Jan-Krzysztof Duda zwyciężył w szachowym Pucharze Świata. Jest pierwszym Polakiem w historii, któremu udało się tego dokonać. Mężczyzna pokonał w finale Rosjanina – Siergieja Karakina.
Puchar Świata
Puchar Świata to wydarzenie organizowane co dwa lata. Jest bardzo ważną i prestiżową imprezą w szachowym świecie, bo biorąc w niej udział, można sobie zapewnić udział w Turnieju Pretendentów. Z kolei Turniej Pretendentów to impreza dla najlepszych szachistów.
Świetna gra
Jan-Krzysztof Duda w Pucharze Świata pokonał starszego i bardziej doświadczonego od siebie Siergieja Karakina, który nazywany jest złotym dzieckiem rosyjskich szachów. Duda grał bardzo spokojnie, był wyważony i całkowicie skupiony.
– Co zadecydowało? Moim zdaniem to, co pokazywał przez cały turniej – że grał spokojną, pewną, zwykłą grę, nie było w niej jakichś niesamowitych posunięć. Zachowywał się trochę jak Novak Djoković na tenisowym korcie – to też człowiek, który błędów niemal nie popełnia, spokojnie przebija piłkę, gra pewnie. To właśnie Jan robił na szachownicy od pierwszego do ostatniego meczu turnieju. W szachach awansuje czy wygra ten, kto się nie myli. Tak było i dziś. Jan wykonał serię dobrych posunięć, nie widziałem tam błędów. Przeciwnik przy takiej grze może liczyć tylko na remis, o ile sam nie popełni błędów. A Kariakin zaczął je robić – mówi Radosław Jedynak, prezes Polskiego Związku Szachowego.
Żaden Polak w historii nie osiągnął takiego sukcesu w szachach.
– Polska zawsze była świetną, zgraną drużyną, ale indywidualnie nikt z naszych graczy nie doszedł na taki poziom – przyznaje Radosław Jedynak, prezes Polskiego Związku Szachowego. – Świetnie prezentowaliśmy się razem, mamy dużo graczy światowej klasy, ale brakowało nam takiego jednego wielkiego supertalentu.
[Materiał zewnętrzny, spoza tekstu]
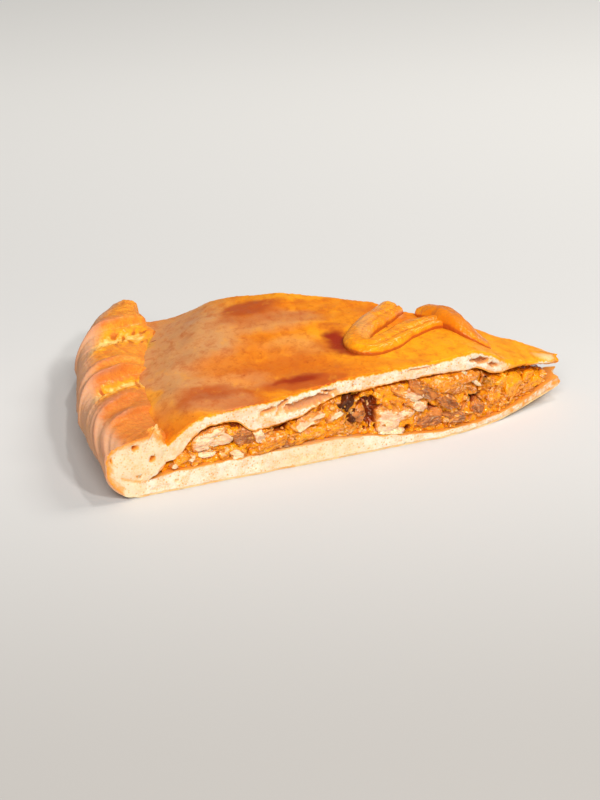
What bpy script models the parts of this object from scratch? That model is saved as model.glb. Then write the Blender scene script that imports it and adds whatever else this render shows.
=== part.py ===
"""A slice cut from a round, flat meat pie with a roped edge.

The slice is laid out about the centre of its pie. It points along +X towards that centre, its
roped rim is at -X, one cut faces -Y (the front cut) and the other +Y (the back cut). Heights
start at the underside of the base. In the end an empty carries all pieces so that the middle of
the slice's underside lies at the world's origin.

Radii are nominal: they are those of the front cut, and the rim draws in a little behind it.
"""

import math
import random
from collections import namedtuple

import bmesh
import bpy
from mathutils import Euler, Vector, noise

MM = 0.001

# The slice in plan.
SLICE_ANGLE = math.radians(42.0)
ROPE_RADIUS = 153.4            # mm, the centre line of the roped edge
TIP_RADIUS = 12.0              # mm, where the point is broken off
RIM_PULL = 4.4                 # mm, how far the rim draws in behind the front cut
RIM_PULL_SPAN = (60.0, 150.0)  # mm, the radii over which it does
TIP_SWERVE = 13.0              # mm, how far the soft point bends towards the back cut
TIP_SWERVE_START = 56.0        # mm

# Heights in mm over radii in mm, from the point out to the rim.
BASE_TOP = ((10, 7.6), (16, 6.9), (25, 4.2), (32, 3.0), (40, 2.3), (52, 2.2), (65, 3.1),
            (78, 4.8), (91, 6.2), (122, 6.1), (144, 5.8), (149, 4.5), (153, 4.5), (158, 6.2),
            (163, 8.8))
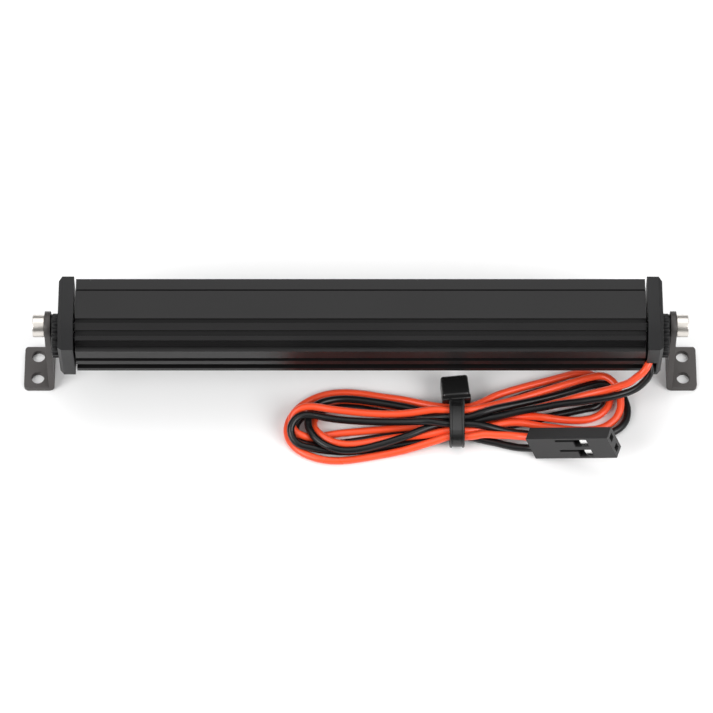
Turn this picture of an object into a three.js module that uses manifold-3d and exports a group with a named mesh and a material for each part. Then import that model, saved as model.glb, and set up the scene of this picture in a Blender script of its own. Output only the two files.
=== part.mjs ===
// Small LED light bar: a ribbed aluminium extrusion with plastic end caps, carried between two
// L-shaped feet that clamp on an M2 screw at each end, with a two-core lead tied into a hank.
// Millimetres. +X runs along the bar, the light shines towards +Y and +Z is up.
// The origin is under the middle of the bar, on the surface that the feet stand on.
import * as THREE from 'three';
import { mergeVertices } from 'three/addons/utils/BufferGeometryUtils.js';
import Module from 'manifold-3d';

const wasm = await Module();
wasm.setup();

// ---------------------------------------------------------------- driving dimensions

// The pivot axis runs along X. Sections below are given as (u, w): u forward, w up from it.
const PIVOT_HEIGHT = 15;
const PIVOT_FORWARD = 0.9;

const BAR_LENGTH = 102;
const CAP_THICKNESS = 2.6;
const CAP_RIM = 0.5;
const CAP_RIM_FRONT = 0.2;
const CAP_SLOPE_RUN = 4.1;
const CAP_SLOPE_DROP = 2.4;
const CAP_HEEL_INSET = 1.05;
const CAP_HEEL_RISE = 1.55;
const CAP_EDGE = 0.6;
const CAP_GAP = 0.3;

const HOUSING_HEIGHT = 13;
const HOUSING_FRONT = 5.4;
const HOUSING_BACK = 6.9;
const TOP_DEPTH = 7.64;
const SHOULDER_DROP = 2.3;
const HEEL_INSET = 0.7;
const HEEL_RISE = 2.1;
const BOTTOM_DEPTH = 8.2;
const WALL = 1.1;
const RIB_DEPTH = 1.1;
// Grooves between the ribs: the middle, as a share of the way from top to heel, and the width.
const GROOVES = [[0.033, 0.7], [0.184, 0.9], [0.365, 2.5], [0.684, 1.1], [0.875, 1.6]];
const HAIRLINE_SETBACK = 2.3;
const HAIRLINE = 0.25;
const CHAMBER_WALL = 0.4;

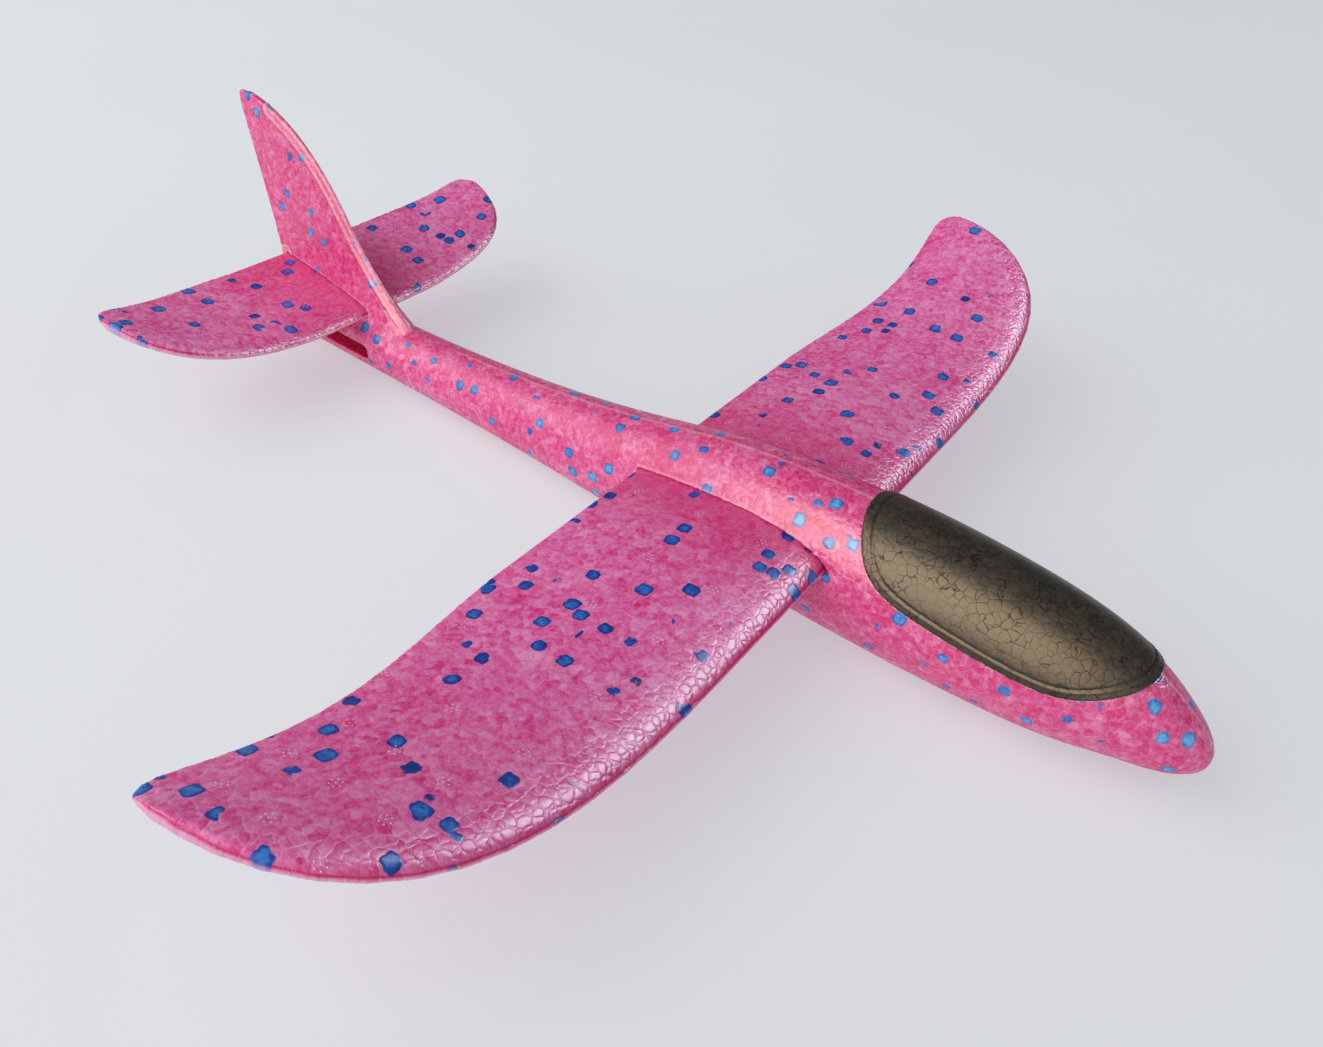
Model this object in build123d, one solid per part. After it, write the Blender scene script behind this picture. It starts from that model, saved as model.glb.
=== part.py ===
from build123d import *
from dataclasses import dataclass
from math import hypot, pi, sin, sqrt
import os

# Hand-launched foam glider: +X is the nose, +Y the left wing, +Z up, millimetres.
# The origin is under the middle of the aircraft, on the surface that the belly rests on.

# ---- body: (x, top, bottom, half width) of each cross-section, an ellipse cut flat at the belly ----
NOSE_X = 190.2
TAIL_X = -177.0
BODY_SECTIONS = (
    (NOSE_X, 18.8, 15.6, 1.8),
    (NOSE_X - 1.5, 21.8, 12.8, 4.6),
    (NOSE_X - 4.0, 24.8, 10.8, 6.9),
    (NOSE_X - 9.0, 29.0, 8.6, 9.8),
    (170.0, 36.2, 6.4, 13.8),
    (154.0, 42.0, 3.0, 17.6),
    (130.0, 45.8, 0.4, 19.9),
    (100.0, 47.6, -0.8, 20.7),
    (70.0, 47.0, -1.0, 20.2),
    (38.0, 44.2, -1.0, 19.0),
    (10.0, 38.4, -0.6, 16.7),
    (-30.0, 31.0, 0.9, 13.7),
    (-70.0, 26.7, 1.9, 11.7),
    (-110.0, 24.5, 2.3, 10.7),
    (-150.0, 24.4, 2.4, 10.0),
    (TAIL_X, 24.4, 2.8, 8.8),
)
CANOPY_PROUD = 0.8
GLUE_GAP = 0.06

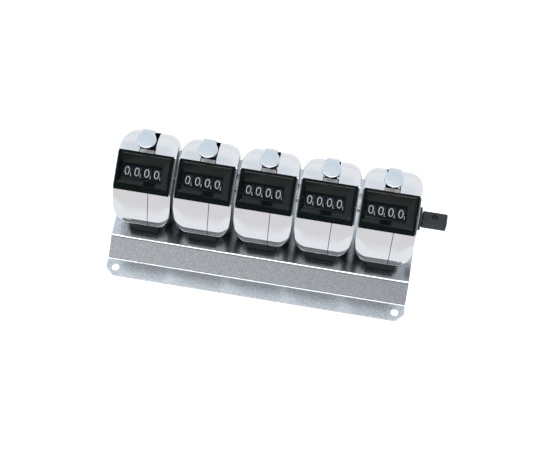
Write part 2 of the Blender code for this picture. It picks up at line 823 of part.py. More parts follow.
place_in_each("transfer_pinion", transfer_pinion(), steel, (0, PINION_Y, PINION_Z))
place_in_each("mounting_block", mounting_block(), black_plastic)

build_base(zinc)
build_reset_shaft(steel)
build_collar(black_plastic)
build_knob(black_plastic, steel)
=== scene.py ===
"""Looks for the bank of five hand tally counters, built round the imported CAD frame.

Metres, +Z up, windows and thumb levers facing -Y. Every piece is made in a counter's frame, a wheel's
frame or the bezel's frame, and those are placed from the CAD nodes' own boxes.
"""

import math

import bmesh
import bpy
from mathutils import Matrix, Vector


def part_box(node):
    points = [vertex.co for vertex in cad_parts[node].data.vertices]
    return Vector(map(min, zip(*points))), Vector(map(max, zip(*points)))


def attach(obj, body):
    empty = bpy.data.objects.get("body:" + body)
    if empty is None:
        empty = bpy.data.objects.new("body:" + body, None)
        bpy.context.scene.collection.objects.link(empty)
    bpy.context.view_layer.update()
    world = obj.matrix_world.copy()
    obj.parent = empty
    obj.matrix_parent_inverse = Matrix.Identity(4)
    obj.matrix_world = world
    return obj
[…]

Sukces Jana-Krzysztofa? Zapowiadało się na niego od kilku lat. Przyszła jednak pandemia, wszystko przez nią nieco wygasło. Ten sukces przyszedł w pierwszym turnieju po pandemii, nawet mnie to trochę zaskoczyło.
Teraz przed polskim szachistą stoi duże wyzwanie – Turniej Pretendentów. Dlatego być może za jakiś czas usłyszymy o jeszcze większym sukcesie Jana Krzysztofa Dudy.